Intanto bisognerà vedere quanto tempo ci metterò a ritrovare una buona condizione e come risponderà il mio fisico allo stress importante a cui è stato sottoposto. Immagino che nella prima parte di stagione non potrò essere al 100%, pertanto sarò più che felice di mettermi a disposizione in qualsiasi ruolo la squadra voglia affidarmi, per Silvia e per le altre. Il livello medio della squadra si è alzato molto e abbiamo diverse carte che possiamo giocarci bene. Sono felice di essere una di queste pedine.

Cosa ti aspetti da te stessa?

Se le cose andranno come spero e arriverò bene agli appuntamenti a cui tengo di più, avrò dello spazio anche per me stessa. E gli appuntamenti a cui tengo sono le corse dure, quelle in salita…  quindi i grandi Giri.

Parlando con i tuoi colleghi uomini, si dice che la figura dello scalatore puro stia scomparendo: evoluzione delle preparazioni, dei materiali, dei rapporti… Lo scalatore da 55 chili è ormai una chimera. E’ così anche tra le donne, visto che il livello cresce come tra gli uomini?

Penso che in parte sia così anche tra le donne. Anzi, forse da noi questa cosa si avverte ancora di più. E’ sempre più difficile sperare di staccare tutte su una salita secca e arrivare da sole. E dipende anche dai percorsi. Le occasioni per farlo sono molto poche, si contano sulle dita di una mano. Alla fine sono quelle poche tappe al Giro o al Tour in cui effettivamente si riesce a fare una corsa di grande selezione, proprio perché il livello medio si è alzato molto. Solo nell’avvicinamento alla salita se sei una scalatrice pura e magrolina, se non hai i watt, la potenza per reggere in pianura… fai tanta fatica. Puoi essere la più forte al mondo in salita, ma se ci arrivi consumata dallo sforzo non puoi esprimerti al 100%.

E se ci fossero stati i vecchi rapporti, tu che sei una scalatrice saresti stata avvantaggiata? Prima il 34 non c’era e la passista-scalatrice riesce a difendersi con l’alta cadenza…

Probabilmente i rapporti più corti avvantaggiano più loro che noi scalatrici, però resto dell’idea che ormai comunque devi essere capace di difenderti su ogni terreno. Bisogna avere una certa potenza di base.

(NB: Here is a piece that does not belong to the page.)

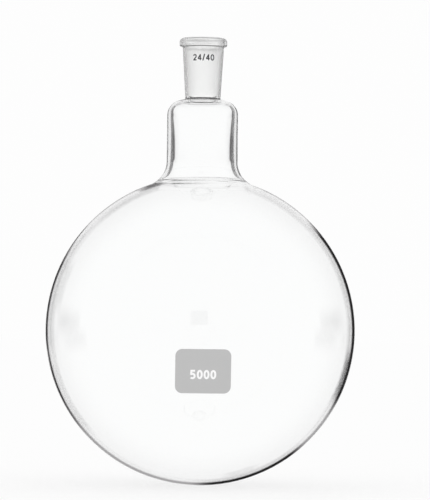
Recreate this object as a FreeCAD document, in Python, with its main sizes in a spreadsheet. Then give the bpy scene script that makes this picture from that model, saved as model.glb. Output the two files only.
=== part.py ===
import FreeCAD, Part
import math
import os
from enum import IntEnum

import Sketcher

# Single neck round bottom flask with a ground socket, in millimetres.
# +Z runs up the neck, and the origin is the lowest point of the bulb, on its axis.
# The front, where the enamel patch is fired on, faces -Y.

# Driving dimensions: alias, value, meaning.
DIMENSIONS = [
    ("bulb_diameter", 223.0, "outside of the blown bulb"),
    ("bulb_wall", 2.0, "thickness of the bulb"),
    ("neck_diameter", 51.2, "outside of the straight neck"),
    ("neck_wall", 2.4, "thickness of the neck and its shoulder"),
    ("root_radius", 18.0, "outside sweep from the bulb into the neck"),
    ("overall_height", 322.6, "lowest point of the bulb to the rim"),
    ("joint_skirt", 2.0, "clear glass from the ground taper down to the crease on the shoulder"),
    ("shoulder_drop", 2.7, "fall of the shoulder from that crease out to the side of the neck"),
    ("shoulder_radius", 11.0, "outside corner from the shoulder into the neck"),
    ("crease_radius", 1.5, "melted corner between the joint and the shoulder"),
    ("throat_radius", 1.2, "melted inner corner where the throat opens into the neck"),
    ("socket_diameter", 24.0, "wide end of the ground taper"),
    ("ground_length", 40.0, "length of the ground taper"),
    ("taper_ratio", 10.0, "length over which the taper narrows by one"),
    ("ground_inset", 2.2, "rim to the wide end of the ground taper"),
    ("joint_base_wall", 2.65, "thickness of the joint at the crease"),
    ("joint_top_wall", 3.1, "thickness of the joint under the lip"),
    ("lip_diameter", 34.3, "outside of the rolled lip"),
    ("lip_height", 6.1, "rim to the underside of the lip"),
    ("lip_top_radius", 2.6, "outer top corner of the lip"),
    ("lip_under_radius", 1.2, "outer lower corner of the lip"),
    ("lip_crease_radius", 0.8, "corner between the joint and the underside of the lip"),
    ("mouth_radius", 1.9, "inner top corner of the lip"),
    ("patch_width", 38.3, "enamel patch, across"),
    ("patch_height", 30.4, "enamel patch, up and down"),
    ("patch_corner", 4.8, "corner radius of the enamel patch"),
    ("patch_level", 83.6, "height of the middle of the enamel patch"),
    ("enamel_thickness", 0.1, "thickness of the fired enamel"),
]

# Sizes worked out from the driving ones: alias, formula, meaning.
WORKED = [
    ("bulb_radius", "Dimensions.bulb_diameter / 2", "outside of the bulb"),
    ("cavity_radius", "bulb_radius - Dimensions.bulb_wall", "inside of the bulb"),
    ("neck_radius", "Dimensions.neck_diameter / 2", "outside of the neck"),
    ("neck_bore", "neck_radius - Dimensions.neck_wall", "inside of the neck"),
    ("neck_foot", "bulb_radius + sqrt(bulb_radius^2 - neck_radius^2)", "neck meets bulb, outside"),
    ("bore_foot", "bulb_radius + sqrt(cavity_radius^2 - neck_bore^2)", "neck meets bulb, inside"),
    ("narrowing", "1 / (2 * Dimensions.taper_ratio)", "change of the taper's radius with height"),
    ("wide_end", "Dimensions.socket_diameter / 2", "radius of the taper's wide end"),
    ("throat_bore", "wide_end - Dimensions.ground_length * narrowing", "radius of the narrow end"),
    ("mouth_bore", "wide_end + Dimensions.ground_inset * narrowing", "bore at the rim"),
    ("ground_head", "Dimensions.overall_height - Dimensions.ground_inset", "top of the taper"),
    ("ground_foot", "ground_head - Dimensions.ground_length", "foot of the taper"),
    ("crease_level", "ground_foot - Dimensions.joint_skirt", "joint meets shoulder"),
    ("neck_head", "crease_level - Dimensions.shoulder_drop", "shoulder meets neck, outside"),
    ("lip_radius", "Dimensions.lip_diameter / 2", "outside of the lip"),
    ("lip_level", "Dimensions.overall_height - Dimensions.lip_height", "underside of the lip"),
    ("joint_foot", "throat_bore + Dimensions.joint_base_wall", "outside of the joint at the crease"),
    ("lip_bore", "wide_end - (ground_head - lip_level) * narrowing", "bore under the lip"),
    ("joint_head", "lip_bore + Dimensions.joint_top_wall", "outside of the joint under the lip"),
    ("shoulder_run", "neck_radius - joint_foot", "crease to the side of the neck"),
    ("shoulder_fall", "Dimensions.shoulder_drop / shoulder_run", "fall of the shoulder with radius"),
    ("shoulder_sink", "Dimensions.neck_wall * sqrt(1 + shoulder_fall^2)", "its wall, measured upright"),
    (
        "throat_foot",
        "crease_level + (joint_foot - throat_bore) * shoulder_fall - shoulder_sink",
        "throat meets shoulder, inside",
    ),
    (
        "bore_head",
        "crease_level + (joint_foot - neck_bore) * shoulder_fall - shoulder_sink",
        "shoulder meets neck, inside",
    ),
    ("rim_width", "lip_radius - mouth_bore", "flat of the rim before it is melted round"),
    ("lip_reach", "lip_radius - joint_head", "how far the lip stands out"),
    ("root_inside", "Dimensions.root_radius + Dimensions.neck_wall", "inside sweep into the neck"),
    ("shoulder_corner", "min(Dimensions.shoulder_radius; 0.9 * shoulder_run)", "outside corner"),
    ("shoulder_inside", "shoulder_corner - Dimensions.neck_wall", "inside corner"),
    ("lip_crease", "min(Dimensions.lip_crease_radius; 0.4 * lip_reach)", "corner under the lip"),
    (
        "lip_under",
        "min(Dimensions.lip_under_radius; 0.55 * lip_reach; 0.4 * Dimensions.lip_height)",
        "lower corner of the lip",
    ),
    (
        "lip_top",
        "min(Dimensions.lip_top_radius; 0.55 * rim_width; 0.55 * Dimensions.lip_height)",
        "top corner of the lip",
    ),
    ("mouth_corner", "min(Dimensions.mouth_radius; 0.4 * rim_width)", "inner corner of the rim"),
    ("bar_length", "bulb_radius + 2 * Dimensions.enamel_thickness", "axis to beyond the enamel"),
    ("enamel_radius", "bulb_radius + Dimensions.enamel_thickness", "outside of the enamel"),
    (
        "patch_rounding",
        "min(Dimensions.patch_corner; 0.45 * min(Dimensions.patch_width; Dimensions.patch_height))",
        "corner of the enamel patch",
    ),
]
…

La salita è il terreno preferito dalla Magnaldi. «Per andare forte – dice – non basta solo essere leggere ma serve anche la forza pura»
La salita è il terreno preferito dalla Magnaldi. «Per andare forte – dice – non basta solo essere leggere ma serve anche la forza pura»
A proposito di potenza, ci sembri più tonica, più muscolosa. E’ così effettivamente?

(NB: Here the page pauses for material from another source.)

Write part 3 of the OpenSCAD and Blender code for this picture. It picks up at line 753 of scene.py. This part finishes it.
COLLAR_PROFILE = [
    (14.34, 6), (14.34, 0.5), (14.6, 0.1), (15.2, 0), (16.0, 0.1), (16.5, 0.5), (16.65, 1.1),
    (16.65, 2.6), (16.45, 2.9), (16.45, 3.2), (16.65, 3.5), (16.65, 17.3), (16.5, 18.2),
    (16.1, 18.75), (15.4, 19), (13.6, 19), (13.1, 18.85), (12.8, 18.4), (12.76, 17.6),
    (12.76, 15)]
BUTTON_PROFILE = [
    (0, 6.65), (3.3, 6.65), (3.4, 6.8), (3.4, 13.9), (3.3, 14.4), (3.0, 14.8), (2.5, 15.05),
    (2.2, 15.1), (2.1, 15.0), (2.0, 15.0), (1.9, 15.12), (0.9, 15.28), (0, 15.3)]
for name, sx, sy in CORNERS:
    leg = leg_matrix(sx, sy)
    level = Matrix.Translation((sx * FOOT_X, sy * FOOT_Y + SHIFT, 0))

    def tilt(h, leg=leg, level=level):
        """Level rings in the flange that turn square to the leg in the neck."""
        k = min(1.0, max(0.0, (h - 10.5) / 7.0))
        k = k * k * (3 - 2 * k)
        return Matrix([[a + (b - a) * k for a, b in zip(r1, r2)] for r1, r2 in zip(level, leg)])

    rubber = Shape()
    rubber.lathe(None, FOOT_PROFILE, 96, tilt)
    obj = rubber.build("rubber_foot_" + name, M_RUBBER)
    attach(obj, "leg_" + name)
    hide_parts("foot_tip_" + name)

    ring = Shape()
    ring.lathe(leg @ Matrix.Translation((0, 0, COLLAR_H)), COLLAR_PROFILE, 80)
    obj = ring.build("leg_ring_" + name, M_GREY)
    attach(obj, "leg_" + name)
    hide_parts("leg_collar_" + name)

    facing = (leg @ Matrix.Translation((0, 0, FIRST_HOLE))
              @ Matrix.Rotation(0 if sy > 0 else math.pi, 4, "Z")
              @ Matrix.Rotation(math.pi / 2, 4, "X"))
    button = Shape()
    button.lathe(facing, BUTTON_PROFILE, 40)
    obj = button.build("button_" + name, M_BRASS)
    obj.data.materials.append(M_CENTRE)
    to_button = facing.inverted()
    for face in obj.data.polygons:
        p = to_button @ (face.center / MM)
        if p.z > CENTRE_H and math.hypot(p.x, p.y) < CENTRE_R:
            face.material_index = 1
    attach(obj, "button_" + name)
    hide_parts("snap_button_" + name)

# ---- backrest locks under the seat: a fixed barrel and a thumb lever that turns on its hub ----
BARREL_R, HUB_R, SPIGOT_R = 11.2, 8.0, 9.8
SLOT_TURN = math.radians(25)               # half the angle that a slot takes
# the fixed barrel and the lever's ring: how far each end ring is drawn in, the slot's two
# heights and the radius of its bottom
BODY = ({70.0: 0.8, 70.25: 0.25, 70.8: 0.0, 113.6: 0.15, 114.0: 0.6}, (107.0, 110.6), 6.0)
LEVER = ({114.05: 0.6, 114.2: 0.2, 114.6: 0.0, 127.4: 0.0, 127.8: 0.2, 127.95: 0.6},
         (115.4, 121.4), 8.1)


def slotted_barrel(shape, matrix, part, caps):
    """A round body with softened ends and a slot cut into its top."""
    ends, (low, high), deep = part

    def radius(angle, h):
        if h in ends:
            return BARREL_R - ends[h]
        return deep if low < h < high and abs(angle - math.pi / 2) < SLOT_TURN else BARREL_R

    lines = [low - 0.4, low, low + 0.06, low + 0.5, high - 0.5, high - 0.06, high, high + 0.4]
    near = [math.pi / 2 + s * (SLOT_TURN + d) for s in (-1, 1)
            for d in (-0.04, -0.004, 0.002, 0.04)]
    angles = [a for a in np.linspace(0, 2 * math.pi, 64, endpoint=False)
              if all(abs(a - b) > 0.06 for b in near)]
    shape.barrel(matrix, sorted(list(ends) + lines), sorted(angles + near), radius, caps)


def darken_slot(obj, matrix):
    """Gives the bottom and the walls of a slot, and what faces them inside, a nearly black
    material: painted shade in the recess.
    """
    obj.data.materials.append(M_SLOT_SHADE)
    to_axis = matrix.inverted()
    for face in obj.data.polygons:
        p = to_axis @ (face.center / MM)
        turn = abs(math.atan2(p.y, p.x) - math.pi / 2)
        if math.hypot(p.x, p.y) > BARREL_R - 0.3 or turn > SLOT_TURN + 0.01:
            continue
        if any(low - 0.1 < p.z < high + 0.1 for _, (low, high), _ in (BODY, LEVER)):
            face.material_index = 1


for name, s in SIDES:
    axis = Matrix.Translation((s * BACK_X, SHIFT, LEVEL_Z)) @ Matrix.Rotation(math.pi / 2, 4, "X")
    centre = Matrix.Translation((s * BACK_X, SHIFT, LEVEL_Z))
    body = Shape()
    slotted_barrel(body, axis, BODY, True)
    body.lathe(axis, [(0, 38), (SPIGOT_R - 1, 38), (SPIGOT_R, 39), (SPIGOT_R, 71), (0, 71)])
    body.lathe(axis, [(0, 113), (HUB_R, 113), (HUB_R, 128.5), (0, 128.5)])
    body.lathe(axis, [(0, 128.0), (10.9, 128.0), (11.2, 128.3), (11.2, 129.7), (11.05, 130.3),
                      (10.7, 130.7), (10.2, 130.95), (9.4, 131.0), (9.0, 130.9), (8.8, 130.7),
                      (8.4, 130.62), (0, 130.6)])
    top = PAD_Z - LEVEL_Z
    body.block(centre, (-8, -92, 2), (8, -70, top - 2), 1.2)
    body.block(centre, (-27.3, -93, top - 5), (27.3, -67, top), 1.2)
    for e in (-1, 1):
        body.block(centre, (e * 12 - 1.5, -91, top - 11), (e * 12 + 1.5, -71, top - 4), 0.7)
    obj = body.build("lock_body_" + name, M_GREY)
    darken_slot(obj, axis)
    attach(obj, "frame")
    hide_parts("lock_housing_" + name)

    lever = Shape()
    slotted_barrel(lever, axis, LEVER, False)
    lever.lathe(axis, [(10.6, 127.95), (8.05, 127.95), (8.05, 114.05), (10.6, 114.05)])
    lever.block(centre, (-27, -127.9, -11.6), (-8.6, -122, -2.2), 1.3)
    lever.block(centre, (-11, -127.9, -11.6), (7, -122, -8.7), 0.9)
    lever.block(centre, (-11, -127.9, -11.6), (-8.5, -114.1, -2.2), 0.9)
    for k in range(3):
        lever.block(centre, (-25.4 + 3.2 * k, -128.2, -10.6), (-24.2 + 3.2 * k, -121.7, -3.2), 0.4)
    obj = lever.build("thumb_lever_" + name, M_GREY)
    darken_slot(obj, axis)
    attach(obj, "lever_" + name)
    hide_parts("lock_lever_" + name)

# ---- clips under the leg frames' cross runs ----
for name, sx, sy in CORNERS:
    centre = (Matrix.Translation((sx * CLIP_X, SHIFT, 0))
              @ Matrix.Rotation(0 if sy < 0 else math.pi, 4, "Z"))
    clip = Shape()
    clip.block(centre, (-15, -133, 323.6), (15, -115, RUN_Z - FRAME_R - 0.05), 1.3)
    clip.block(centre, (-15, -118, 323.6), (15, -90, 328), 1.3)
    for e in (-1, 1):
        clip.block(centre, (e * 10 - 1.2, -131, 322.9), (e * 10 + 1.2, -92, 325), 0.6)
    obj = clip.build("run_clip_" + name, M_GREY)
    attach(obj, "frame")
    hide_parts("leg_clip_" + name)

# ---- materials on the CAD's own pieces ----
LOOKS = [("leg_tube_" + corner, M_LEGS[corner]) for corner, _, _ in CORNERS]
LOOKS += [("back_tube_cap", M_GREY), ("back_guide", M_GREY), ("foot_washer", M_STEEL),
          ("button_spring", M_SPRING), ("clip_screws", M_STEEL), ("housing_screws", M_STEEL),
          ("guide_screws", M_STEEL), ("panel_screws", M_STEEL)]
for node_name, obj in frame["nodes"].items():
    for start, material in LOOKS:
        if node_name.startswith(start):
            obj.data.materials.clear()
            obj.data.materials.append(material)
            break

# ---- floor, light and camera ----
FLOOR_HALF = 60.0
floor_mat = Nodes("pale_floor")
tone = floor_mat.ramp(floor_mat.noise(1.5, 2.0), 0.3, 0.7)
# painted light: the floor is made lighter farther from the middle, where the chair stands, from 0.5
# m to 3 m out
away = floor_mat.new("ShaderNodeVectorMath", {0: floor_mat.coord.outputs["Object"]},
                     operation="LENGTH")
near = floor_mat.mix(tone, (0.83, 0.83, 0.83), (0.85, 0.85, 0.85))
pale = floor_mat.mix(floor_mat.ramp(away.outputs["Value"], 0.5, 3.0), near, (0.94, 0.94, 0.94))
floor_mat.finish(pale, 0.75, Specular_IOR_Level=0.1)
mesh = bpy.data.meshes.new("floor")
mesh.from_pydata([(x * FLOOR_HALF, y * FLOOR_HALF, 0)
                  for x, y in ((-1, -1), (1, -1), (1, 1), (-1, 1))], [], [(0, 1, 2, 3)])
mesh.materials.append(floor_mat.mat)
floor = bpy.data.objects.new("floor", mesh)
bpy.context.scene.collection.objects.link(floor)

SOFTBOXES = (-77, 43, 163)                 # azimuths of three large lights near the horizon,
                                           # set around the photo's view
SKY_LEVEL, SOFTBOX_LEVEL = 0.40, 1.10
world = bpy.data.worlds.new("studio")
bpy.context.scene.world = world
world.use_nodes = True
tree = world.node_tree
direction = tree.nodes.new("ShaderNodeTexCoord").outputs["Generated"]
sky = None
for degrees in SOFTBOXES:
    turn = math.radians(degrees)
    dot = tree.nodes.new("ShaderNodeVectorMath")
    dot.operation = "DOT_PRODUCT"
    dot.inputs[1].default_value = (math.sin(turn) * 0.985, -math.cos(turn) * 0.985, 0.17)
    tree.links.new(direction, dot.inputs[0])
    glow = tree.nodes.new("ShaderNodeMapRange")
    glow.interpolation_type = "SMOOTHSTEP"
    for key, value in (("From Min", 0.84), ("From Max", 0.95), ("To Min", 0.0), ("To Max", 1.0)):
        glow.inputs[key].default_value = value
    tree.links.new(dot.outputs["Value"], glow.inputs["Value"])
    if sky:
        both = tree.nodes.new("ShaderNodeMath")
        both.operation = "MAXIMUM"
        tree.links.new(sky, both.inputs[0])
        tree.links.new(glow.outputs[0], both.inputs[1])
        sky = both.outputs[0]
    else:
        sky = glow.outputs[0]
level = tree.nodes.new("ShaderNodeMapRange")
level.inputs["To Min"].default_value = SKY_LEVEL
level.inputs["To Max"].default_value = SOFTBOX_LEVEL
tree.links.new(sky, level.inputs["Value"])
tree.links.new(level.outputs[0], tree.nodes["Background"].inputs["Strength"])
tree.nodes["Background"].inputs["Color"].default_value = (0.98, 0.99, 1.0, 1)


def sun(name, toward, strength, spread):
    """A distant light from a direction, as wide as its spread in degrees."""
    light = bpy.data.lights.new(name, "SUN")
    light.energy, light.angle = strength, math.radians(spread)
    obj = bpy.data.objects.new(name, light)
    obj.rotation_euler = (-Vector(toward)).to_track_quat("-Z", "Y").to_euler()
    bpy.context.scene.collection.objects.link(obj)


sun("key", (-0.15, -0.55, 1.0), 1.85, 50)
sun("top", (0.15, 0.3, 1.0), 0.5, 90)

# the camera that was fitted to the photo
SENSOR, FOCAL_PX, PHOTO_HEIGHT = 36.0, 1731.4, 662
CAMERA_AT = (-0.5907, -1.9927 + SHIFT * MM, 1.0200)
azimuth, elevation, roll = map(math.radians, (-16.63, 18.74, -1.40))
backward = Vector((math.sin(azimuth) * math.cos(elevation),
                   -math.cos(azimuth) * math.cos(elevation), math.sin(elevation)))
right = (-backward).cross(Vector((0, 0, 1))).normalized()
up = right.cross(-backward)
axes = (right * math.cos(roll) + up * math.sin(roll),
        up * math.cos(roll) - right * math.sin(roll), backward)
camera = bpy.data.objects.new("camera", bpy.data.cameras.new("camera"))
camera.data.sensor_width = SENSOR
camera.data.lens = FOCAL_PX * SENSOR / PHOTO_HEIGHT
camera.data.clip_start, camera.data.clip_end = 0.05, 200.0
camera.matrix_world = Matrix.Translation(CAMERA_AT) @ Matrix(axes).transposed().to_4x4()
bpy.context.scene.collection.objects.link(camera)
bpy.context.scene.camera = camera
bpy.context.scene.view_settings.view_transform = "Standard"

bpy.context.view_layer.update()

E’ vero, ho lavorato parecchio sulla forza. Io ho iniziato tardi con il ciclismo: quando sono diventata una pro’ avevo già 24 anni. Da quando ho iniziato, anno per anno, ho visto che il mio corpo è cambiato. Già soltanto aumentando la quantità di chilometri ho sviluppato dei muscoli differenti. In più negli ultimi due anni ho introdotto anche la preparazione in palestra e ne ho tratto un gran beneficio.

E’ fondamentale ormai…

E’ così. E’ necessario per poter rispondere agli attacchi, per poter tenere bene in gruppo e non essere al gancio già in pianura. Avere appunto un po’ di watt assoluti è vitale, non conta soltanto un buon rapporto potenza/peso.

Prima hai detto che le tappe per voi scalatrici si contano sulle dita di una mano: e allora qual è il sogno di Erica Magnaldi?

Se dovessi scegliere una corsa mi piacerebbe vincere una tappa. Una di quelle dure del Giro, del Tour. E perché no, magari centrare una top five in classifica generale.